▶ _EXERCISE BRIEF_:
Nothing but the lines from the line that contains "build_knob(knob, satin_white)" through the line that contains "zip(*points))), Vector(map(max, zip(*points)))" should appear in the output, each reproduced exactly.

+++

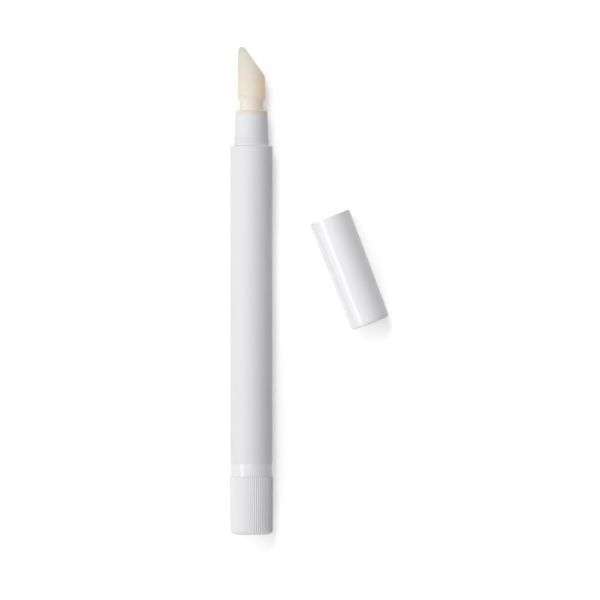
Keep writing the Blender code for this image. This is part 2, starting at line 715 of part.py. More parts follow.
def build_piston(piston, material, seat_length):
    """Soft piston with a wiping lip at each end and a cavity that grips the seat."""
    lip = BORE - FIT_GAP
    waist = lip - PISTON_WAIST
    cavity = SEAT_RADIUS + FIT_GAP
    rim = SEAT_RADIUS + SEAT_RIM_HEIGHT + FIT_GAP
    rim_start = FACE_GAP + SEAT_MOUTH_LENGTH
    depth = FACE_GAP + seat_length + FACE_GAP
    crown = PISTON_LENGTH - PISTON_DOME
    profile = [
        (0, PISTON_LENGTH),
        (SEAT_BORE, PISTON_LENGTH - PISTON_DOME * PISTON_MIDDLE_SHARE),
        (waist, crown),
        (lip, crown - LIP_SLOPE / 2),
        (lip, crown - LIP_SLOPE / 2 - LIP_LENGTH),
        (waist, crown - 2 * LIP_SLOPE - LIP_LENGTH),
        (waist, 2 * LIP_SLOPE + LIP_LENGTH),
        (lip, LIP_SLOPE / 2 + LIP_LENGTH),
        (lip, LIP_SLOPE / 2),
        (waist, 0),
        (cavity, 0),
        (cavity, rim_start - SEAT_EDGE - FACE_GAP),
        (rim, rim_start - FACE_GAP),
        (rim, rim_start + SEAT_RIM_LENGTH + FACE_GAP),
        (cavity, rim_start + SEAT_RIM_LENGTH + SEAT_EDGE + FACE_GAP),
        (cavity, depth),
        (0, depth),
    ]
    turned("piston", profile, INNER_SIDES, material, piston, PISTON_Z)


def build_neck(pen, material):
    """Ring on the barrel's shoulder, with a plug that snaps through the barrel's mouth."""
    ring = NECK_Z - PLUG_Z
    groove = SHOULDER_Z - MOUTH_LENGTH / 2 - PLUG_Z
    groove_radius = PLUG_RADIUS - SEAL_GROOVE_DEPTH
    snap = PLUG_RADIUS + SNAP_HEIGHT
    top = ring + NECK_LENGTH
    profile = [
        (PLUG_BORE, 0),
        (PLUG_RADIUS, 0),
        (snap, SNAP_LEAD),
        (snap, SNAP_LENGTH - SNAP_LEAD),
        (PLUG_RADIUS, SNAP_LENGTH),
        (PLUG_RADIUS, groove - SEAL_GROOVE_LENGTH / 2),
        (groove_radius, groove - SEAL_GROOVE_LENGTH / 2),
        (groove_radius, groove + SEAL_GROOVE_LENGTH / 2),
        (PLUG_RADIUS, groove + SEAL_GROOVE_LENGTH / 2),
        (PLUG_RADIUS, ring),
        (NECK_RADIUS, ring),
        (NECK_RADIUS, top - NECK_EDGE),
        (NECK_RADIUS - NECK_EDGE, top),
        (PLUG_BORE, top),
    ]
    turned("neck_fitting", profile, VISIBLE_SIDES, material, pen, PLUG_Z)


def build_seal(pen, material):
    """Rubber ring in the middle of the groove, between the plug and the barrel's mouth."""
    centre = (PLUG_RADIUS - SEAL_GROOVE_DEPTH + MOUTH_BORE) / 2
    profile = arc(centre, 0, SEAL_WIRE, 0, 360, TUBE_SIDES // 2)[:-1]
    turned("neck_o_ring", profile, INNER_SIDES, material, pen, SHOULDER_Z - MOUTH_LENGTH / 2)


def build_nose(pen, material):
    """Tapered nose with a spigot in the neck fitting and a socket for the tip."""
    spigot = PLUG_BORE - FIT_GAP
    spigot_bore = spigot - NOSE_SPIGOT_WALL
    base = NOSE_SPIGOT_LENGTH
    top = base + NOSE_LENGTH
    socket = top - NOSE_SOCKET_DEPTH
    profile = [
        (spigot_bore, 0),
        (spigot, 0),
        (spigot, base),
        (NOSE_RADIUS, base),
        *[(NOSE_RADIUS - NOSE_TAPER * inward, base + NOSE_LENGTH * along)
          for along, inward in NOSE_PROFILE_SHARES],
        (NOSE_TOP_RADIUS, top - NOSE_EDGE),
        (NOSE_TOP_RADIUS - NOSE_EDGE, top),
        (SOCKET_RADIUS, top),
        (SOCKET_RADIUS, socket),
        (NOSE_HOLE, socket),
        (NOSE_HOLE, socket - NOSE_FLOOR),
        (spigot_bore, socket - NOSE_FLOOR),
    ]
    turned("nose_shell", profile, VISIBLE_SIDES, material, pen, SPIGOT_NOSE_Z)


def build_carrier(pen, material):
    """Hard spigot that stands on the nose's floor and holds the silicone tip by a barb."""
    stem = NOSE_HOLE - FIT_GAP
    flange = SOCKET_RADIUS - FIT_GAP
    bore = FEED_RADIUS + FIT_GAP
    seat = SOCKET_Z + FACE_GAP - CARRIER_Z
    top = seat + CARRIER_FLANGE + CARRIER_SPIGOT_LENGTH
    barb = top - BARB_INSET
    profile = [
        (bore, 0),
        (stem, 0),
        (stem, seat),
        (flange, seat),
        (flange, seat + CARRIER_FLANGE),
        (CARRIER_SPIGOT, seat + CARRIER_FLANGE),
        (CARRIER_SPIGOT, barb),
        (CARRIER_SPIGOT + BARB_HEIGHT, barb),
        (CARRIER_SPIGOT, barb + BARB_LENGTH),
        (CARRIER_SPIGOT, top),
        (bore, top),
    ]
    turned("tip_carrier", profile, SMALL_SIDES, material, pen, CARRIER_Z)


def build_feed_tube(pen, material):
    length = SPIGOT_TOP_Z + FEED_NOSE - CARRIER_Z + FEED_TAIL
    profile = [(FEED_BORE, 0), (FEED_RADIUS, 0), (FEED_RADIUS, length), (FEED_BORE, length)]
    turned("feed_tube", profile, TUBE_SIDES, material, pen, CARRIER_Z - FEED_TAIL)


TIP_FLANGE_TOP = TIP_FLANGE_Z + TIP_FLANGE - TIP_Z
TIP_BODY = TIP_FLANGE_TOP + TIP_NECK_LENGTH + TIP_CHAMFER_LENGTH
TIP_FACE = NOSE_TOP_Z + TIP_FACE_HEIGHT - TIP_Z


def tip_face_level(across):
    """Height of the slanted face at a distance from the axis, towards its low side."""
    return TIP_FACE - across / math.tan(TIP_FACE_ANGLE)


def tip_body_radius(height):
    """The body tapers evenly from its widest ring to the highest point of the slanted face."""
    share = (height - TIP_BODY) / (tip_face_level(-TIP_RADIUS) - TIP_BODY)
    return TIP_RADIUS - TIP_TAPER * share


def tip_edge(angle):
    """Round of the slanted face's edge at an angle: its radius, and its centre's reach and height.

    The round grows from the low corner to the apex, and it touches both the side and the face.
    """
    share = (1 - math.cos(angle)) / 2
    edge_round = CORNER_ROUND + (APEX_ROUND - CORNER_ROUND) * share ** 2
    height = TIP_FACE
    for _ in range(EDGE_PASSES):
        reach = tip_body_radius(height) - edge_round
        height = tip_face_level(reach * math.cos(angle)) - edge_round / math.sin(TIP_FACE_ANGLE)
    return edge_round, reach, height


def tip_edge_ring(share):
    """Ring on the edge's round: share 0 is on the side, share 1 on the slanted face.

    The direction from the round's centre turns from the side's normal to the face's at a steady rate.
    """
    def place(angle):
        edge_round, reach, height = tip_edge(angle)
        side = (math.cos(angle), math.sin(angle), 0)
        face = (math.cos(TIP_FACE_ANGLE), 0, math.sin(TIP_FACE_ANGLE))
        whole = math.acos(side[0] * face[0])
        side_part = math.sin((1 - share) * whole) / math.sin(whole)
        face_part = math.sin(share * whole) / math.sin(whole)
        centre = (reach * side[0], reach * side[1], height)
        return [middle + edge_round * (side_part * a + face_part * b)
                for middle, a, b in zip(centre, side, face)]
    return place


def tip_side_ring(angle):
    """Point of the ring on the body's side, half way from its widest ring to the edge's round."""
    height = (TIP_BODY + tip_edge(angle)[2]) / 2
    reach = tip_body_radius(height)
    return [reach * math.cos(angle), reach * math.sin(angle), height]


def build_tip(pen, material):
    """Silicone tip: stem in the nose's socket, flange on its rim, waisted neck and slanted body."""
    stem = SOCKET_RADIUS - FIT_GAP
    flange = NOSE_TOP_RADIUS - TIP_FLANGE_INSET
    flange_bottom = TIP_FLANGE_Z - TIP_Z
    waist = TIP_RADIUS - TIP_WAIST
    socket = CARRIER_SPIGOT + BARB_HEIGHT + FIT_GAP
    socket_top = SPIGOT_TOP_Z + FACE_GAP - TIP_Z
    tube_hole = FEED_RADIUS + FIT_GAP
    tube_top = SPIGOT_TOP_Z + FEED_NOSE + FACE_GAP - TIP_Z
    chamfer = TIP_FLANGE_TOP + TIP_NECK_LENGTH
    profile = [
        (socket, 0),
        (stem, 0),
        (stem, flange_bottom),
        (flange, flange_bottom),
        (flange, TIP_FLANGE_TOP - TIP_FLANGE_ROUND),
        (flange - TIP_FLANGE_ROUND, TIP_FLANGE_TOP),
        (waist + TIP_NECK_FLARE, TIP_FLANGE_TOP),
        (waist, chamfer),
        (waist + TIP_WAIST * TIP_SWELL_SHARE, chamfer + TIP_CHAMFER_LENGTH / 2),
        (TIP_RADIUS, TIP_BODY),
        tip_side_ring,
        *[tip_edge_ring(share) for share in TIP_ROUND_SHARES],
        (CHANNEL_RADIUS, lambda angle: tip_face_level(CHANNEL_RADIUS * math.cos(angle))),
        (CHANNEL_RADIUS, tube_top),
        (tube_hole, tube_top),
        (tube_hole, socket_top),
        (socket, socket_top),
    ]
    turned("slant_tip", profile, INNER_SIDES, material, pen, TIP_Z)


def build_cap(cap, material):
    """Cap shell, open at its local z = 0, with a bead that snaps over the neck ring."""
    corner = CAP_RADIUS - CAP_DRAFT - CAP_ROUND
    bead = NOSE_Z - SHOULDER_Z
    bead_radius = NOSE_RADIUS + FIT_GAP
    profile = [
        (0, CAP_LENGTH),
        *arc(corner, CAP_LENGTH - CAP_ROUND, CAP_ROUND, 90, 0),
        (CAP_RADIUS, CAP_EDGE),
        (CAP_RADIUS - CAP_EDGE, 0),
        (CAP_BORE + CAP_EDGE, 0),
        (CAP_BORE, CAP_EDGE),
        (CAP_BORE, bead),
        (bead_radius, bead + CAP_BEAD_SLOPE),
        (bead_radius, bead + CAP_BEAD_SLOPE + CAP_BEAD_LENGTH),
        (CAP_BORE, bead + 2 * CAP_BEAD_SLOPE + CAP_BEAD_LENGTH),
        (CAP_BORE, CAP_LENGTH - CAP_END),
        (0, CAP_LENGTH - CAP_END),
    ]
    turned("cap_shell", profile, VISIBLE_SIDES, material, cap, 0)


def build_liner(cap, material):
    """Inner cap, whose rim meets the tip's flange when the cap is on."""
    start = TIP_FLANGE_Z + TIP_FLANGE + FACE_GAP - SHOULDER_Z
    length = CAP_LENGTH - CAP_END - FACE_GAP - start
    outer = CAP_BORE - FIT_GAP
    bore = TIP_RADIUS + LINER_SPACE
    profile = [
        (0, length),
        (outer - LINER_EDGE, length),
        (outer, length - LINER_EDGE),
        (outer, 0),
        (bore, 0),
        (bore, length - LINER_END),
        (0, length - LINER_END),
    ]
    turned("cap_liner", profile, INNER_SIDES, material, cap, start)


def main():
    for item in list(bpy.data.objects):
        bpy.data.objects.remove(item, do_unlink=True)

    satin_white = plastic("satin_white_plastic", (0.80, 0.80, 0.81), 0.38)
    gloss_white = plastic("gloss_white_plastic", (0.82, 0.82, 0.83), 0.10)
    silicone = plastic("cream_silicone", (0.78, 0.68, 0.52), 0.50)
    natural = plastic("natural_polypropylene", (0.70, 0.71, 0.70), 0.35)
    acetal = plastic("white_acetal", (0.76, 0.75, 0.72), 0.30)
    soft = plastic("soft_polyethylene", (0.72, 0.73, 0.74), 0.45)
    rubber = plastic("black_rubber", (0.02, 0.02, 0.02), 0.60)
    steel = plastic("spring_steel", (0.55, 0.55, 0.56), 0.30, 1.0)

    cap_end_side = CAP_SIDE + CAP_LENGTH * math.sin(CAP_TURN)
    corner = CAP_RADIUS - CAP_DRAFT - CAP_ROUND
    corner_side = corner * math.cos(CAP_TURN) - CAP_ROUND * math.sin(CAP_TURN)
    cap_reach = cap_end_side + corner_side + CAP_ROUND
    apex_round, apex_reach, apex_height = tip_edge(math.pi)
    pen_length = TIP_Z + apex_height + apex_round
    pen_x = (KNOB_RADIUS - cap_reach) / 2
    pen_y = -pen_length / 2

    along_y = (-math.pi / 2, 0, 0)
    pen = axis_empty("pen_axis", None, (pen_x, pen_y, KNOB_RADIUS), along_y)
    knob = axis_empty("knob_axis", pen)
    rod = axis_empty("rod_axis", knob)
    piston = axis_empty("piston_axis", pen)
    cap = axis_empty("cap_axis", None, (pen_x + CAP_SIDE, pen_y + CAP_STATION, CAP_RADIUS),
                     (math.pi / 2, 0, CAP_TURN))

    build_barrel(pen, satin_white)
    build_collar(pen, gloss_white)
    build_housing(pen, acetal)
    build_nut(pen, acetal)
    build_neck(pen, satin_white)
    build_seal(pen, rubber)
    build_nose(pen, satin_white)
    build_carrier(pen, natural)
    build_feed_tube(pen, natural)
    build_tip(pen, silicone)

    build_knob(knob, satin_white)
    build_insert(knob, acetal)
    build_drive_tube(knob, acetal)
    build_crown(knob, acetal)
    build_spring(knob, steel)
    build_rod(rod, natural)

    seat_length = build_seat(piston, acetal)
    build_piston(piston, soft, seat_length)

    build_cap(cap, gloss_white)
    build_liner(cap, natural)


main()
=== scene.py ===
"""Looks of a cuticle scrub pen beside its cap: shells, silicone tip, finishes, light and camera."""

import json
import math

import bpy
import numpy as np
from mathutils import Matrix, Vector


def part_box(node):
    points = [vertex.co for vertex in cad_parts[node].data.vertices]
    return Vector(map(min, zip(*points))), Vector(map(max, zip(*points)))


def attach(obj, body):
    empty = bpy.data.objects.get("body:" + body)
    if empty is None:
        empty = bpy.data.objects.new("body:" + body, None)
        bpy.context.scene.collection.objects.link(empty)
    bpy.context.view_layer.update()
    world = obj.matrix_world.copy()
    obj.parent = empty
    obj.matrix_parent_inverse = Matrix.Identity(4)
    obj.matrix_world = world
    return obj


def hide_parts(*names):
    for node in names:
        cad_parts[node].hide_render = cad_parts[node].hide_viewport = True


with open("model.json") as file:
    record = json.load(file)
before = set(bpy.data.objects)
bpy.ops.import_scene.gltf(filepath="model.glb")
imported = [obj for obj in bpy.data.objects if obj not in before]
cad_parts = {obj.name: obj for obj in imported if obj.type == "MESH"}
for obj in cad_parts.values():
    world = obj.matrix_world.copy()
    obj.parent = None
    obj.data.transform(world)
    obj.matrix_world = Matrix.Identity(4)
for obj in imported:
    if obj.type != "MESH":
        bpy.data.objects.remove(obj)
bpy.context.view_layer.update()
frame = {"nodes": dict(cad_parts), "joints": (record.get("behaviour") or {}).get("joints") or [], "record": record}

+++

▶ _RESULT OF THIS TASK_:
    build_knob(knob, satin_white)
    build_insert(knob, acetal)
    build_drive_tube(knob, acetal)
    build_crown(knob, acetal)
    build_spring(knob, steel)
    build_rod(rod, natural)

    seat_length = build_seat(piston, acetal)
    build_piston(piston, soft, seat_length)

    build_cap(cap, gloss_white)
    build_liner(cap, natural)


main()
=== scene.py ===
"""Looks of a cuticle scrub pen beside its cap: shells, silicone tip, finishes, light and camera."""

import json
import math

import bpy
import numpy as np
from mathutils import Matrix, Vector


def part_box(node):
    points = [vertex.co for vertex in cad_parts[node].data.vertices]
    return Vector(map(min, zip(*points))), Vector(map(max, zip(*points)))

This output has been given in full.